What the task asks »
Your answer should consist solely of the lines from the one with "const slots = [125, 245, 5].map((turn)" through the one with "obj.parent = empty", copied exactly, endpoints included.

Collected material »
################
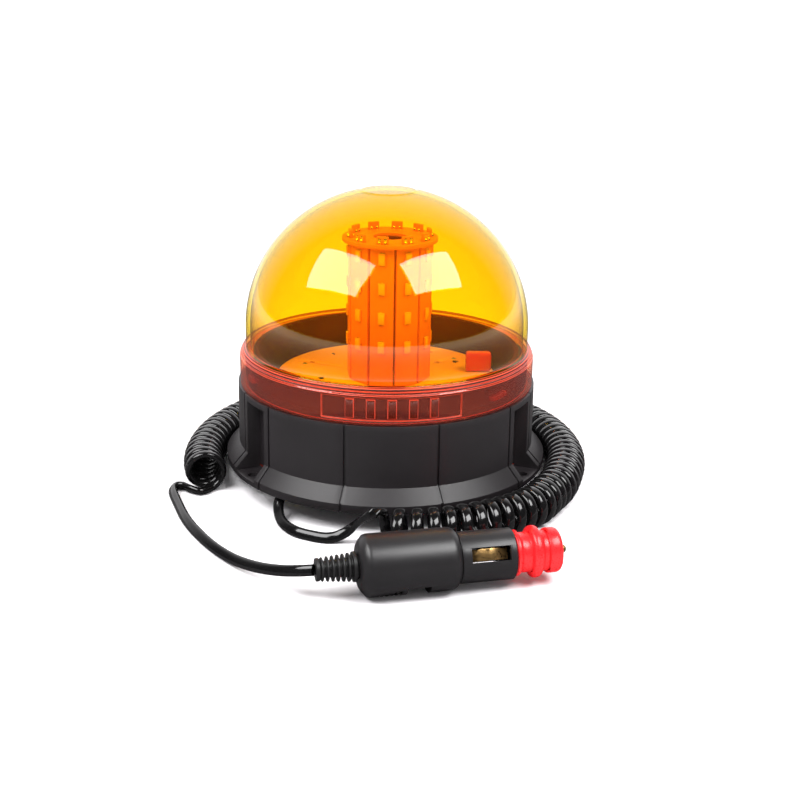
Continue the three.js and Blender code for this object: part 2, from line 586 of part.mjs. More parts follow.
// A bowed leaf that stands a little proud of the barrel's window; it looks along +Z before turning.
function sideContact() {
  const bow = new THREE.Shape();
  const rise = (x) => 6.9 + 3.6 * Math.sin((Math.PI * Math.max(0, x - LEAF_FROM)) / 15.6) ** 1.5;
  const stops = [56.8, ...Array.from({ length: 11 }, (_, i) => LEAF_FROM + (LEAF_TO - LEAF_FROM) * (i / 10))];
  bow.moveTo(stops[0], rise(stops[0]) - 0.45);
  for (const x of stops.slice(1)) bow.lineTo(x, rise(x) - 0.45);
  for (const x of stops.slice().reverse()) bow.lineTo(x, rise(x));
  const wide = 4.6;
  return new THREE.ExtrudeGeometry(bow, { depth: wide, bevelEnabled: false })
    .translate(0, 0, -wide / 2).rotateX(Math.PI / 2);
}
add("side_contact_front", sideContact(), brass, plug).rotation.x = rad(90 - CONTACT_TILT);
add("side_contact_back", sideContact(), brass, plug).rotation.x = rad(-90 - CONTACT_TILT);

function noseAdapter() {
  const shell = lyingTurned([
    [BARREL_TO + GAP, NOSE_R + 0.5], [BARREL_TO + GAP, 8.6], [78.9, 9.1], [79.8, 9], [80.6, 7.9],
    [84.2, 7.9], [85, 9.8], [85.8, 10.2], [87.6, 10.2], [88.4, 9.8], [89.2, 8.1], [91.2, 8],
    [91.8, 8.8], [95.4, 8.8], [96.6, 8.1], [ADAPTER_TO, 6.6], [ADAPTER_TO, 2.2], [95, 2.2],
    [95, NOSE_R + 0.5],
  ], 20);
  const slots = [125, 245, 5].map((turn) => block(3.2, 1, 1.2, [85.4, 0, 9.8]).rotate([turn, 0, 0]));
  return cut(shell, ...slots);
}
add("nose_adapter", noseAdapter(), redPlastic, plug);

export default beacon;
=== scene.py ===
"""Looks of the amber LED warning beacon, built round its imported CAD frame.

Shapes are in millimetres in the CAD's own frame: +Z up and the front towards -Y. An azimuth is in
degrees from the front, positive towards +X. Shape.piece() turns millimetres into metres.
"""

import math

import bmesh
import bpy
from mathutils import Matrix, Vector


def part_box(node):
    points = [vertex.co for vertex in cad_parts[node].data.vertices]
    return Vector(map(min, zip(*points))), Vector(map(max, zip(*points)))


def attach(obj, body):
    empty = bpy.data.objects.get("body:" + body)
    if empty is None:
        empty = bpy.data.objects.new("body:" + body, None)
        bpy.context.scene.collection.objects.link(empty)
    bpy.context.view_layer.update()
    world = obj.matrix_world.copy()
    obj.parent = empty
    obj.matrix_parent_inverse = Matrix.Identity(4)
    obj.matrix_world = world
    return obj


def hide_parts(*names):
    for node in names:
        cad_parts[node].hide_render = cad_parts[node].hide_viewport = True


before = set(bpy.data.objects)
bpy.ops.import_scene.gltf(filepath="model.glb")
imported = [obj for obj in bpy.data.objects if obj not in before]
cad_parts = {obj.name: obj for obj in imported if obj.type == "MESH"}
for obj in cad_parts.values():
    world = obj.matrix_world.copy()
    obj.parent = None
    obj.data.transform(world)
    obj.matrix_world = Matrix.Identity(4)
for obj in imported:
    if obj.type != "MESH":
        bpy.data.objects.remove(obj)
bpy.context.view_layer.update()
SCENE = bpy.context.scene
MM = 0.001


def corners(node):
    """Lowest and highest corner of a CAD node, in millimetres."""
    low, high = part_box(node)
    return low / MM, high / MM


# ---------------------------------------------------------------- sizes read from the frame
BASE_LOW, BASE_HIGH = corners("base_housing")
LENS_LOW, LENS_HIGH = corners("dome_lens")
BOARD_LOW, BOARD_HIGH = corners("main_board")
TOP_LOW, TOP_HIGH = corners("tower_top_board")
STRIP_LOW, STRIP_HIGH = corners("led_board_01")
BOOT_LOW, BOOT_HIGH = corners("magnet_boot")
CAP_LOW, CAP_HIGH = corners("film_capacitor")

RIM_Z = BASE_LOW.z
FLARE_R = (BASE_HIGH.x - BASE_LOW.x) / 2
SPIGOT_TOP = BASE_HIGH.z
SKIRT_R = (LENS_HIGH.x - LENS_LOW.x) / 2
LENS_FOOT = LENS_LOW.z
DISC_TOP = LENS_HIGH.z
BOARD_R = (BOARD_HIGH.x - BOARD_LOW.x) / 2
TOWER_X = (TOP_LOW.x + TOP_HIGH.x) / 2
TOP_BOARD_R = (TOP_HIGH.x - TOP_LOW.x) / 2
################
Solution to the exercise »
  const slots = [125, 245, 5].map((turn) => block(3.2, 1, 1.2, [85.4, 0, 9.8]).rotate([turn, 0, 0]));
  return cut(shell, ...slots);
}
add("nose_adapter", noseAdapter(), redPlastic, plug);

export default beacon;
=== scene.py ===
"""Looks of the amber LED warning beacon, built round its imported CAD frame.

Shapes are in millimetres in the CAD's own frame: +Z up and the front towards -Y. An azimuth is in
degrees from the front, positive towards +X. Shape.piece() turns millimetres into metres.
"""

import math

import bmesh
import bpy
from mathutils import Matrix, Vector


def part_box(node):
    points = [vertex.co for vertex in cad_parts[node].data.vertices]
    return Vector(map(min, zip(*points))), Vector(map(max, zip(*points)))


def attach(obj, body):
    empty = bpy.data.objects.get("body:" + body)
    if empty is None:
        empty = bpy.data.objects.new("body:" + body, None)
        bpy.context.scene.collection.objects.link(empty)
    bpy.context.view_layer.update()
    world = obj.matrix_world.copy()
    obj.parent = empty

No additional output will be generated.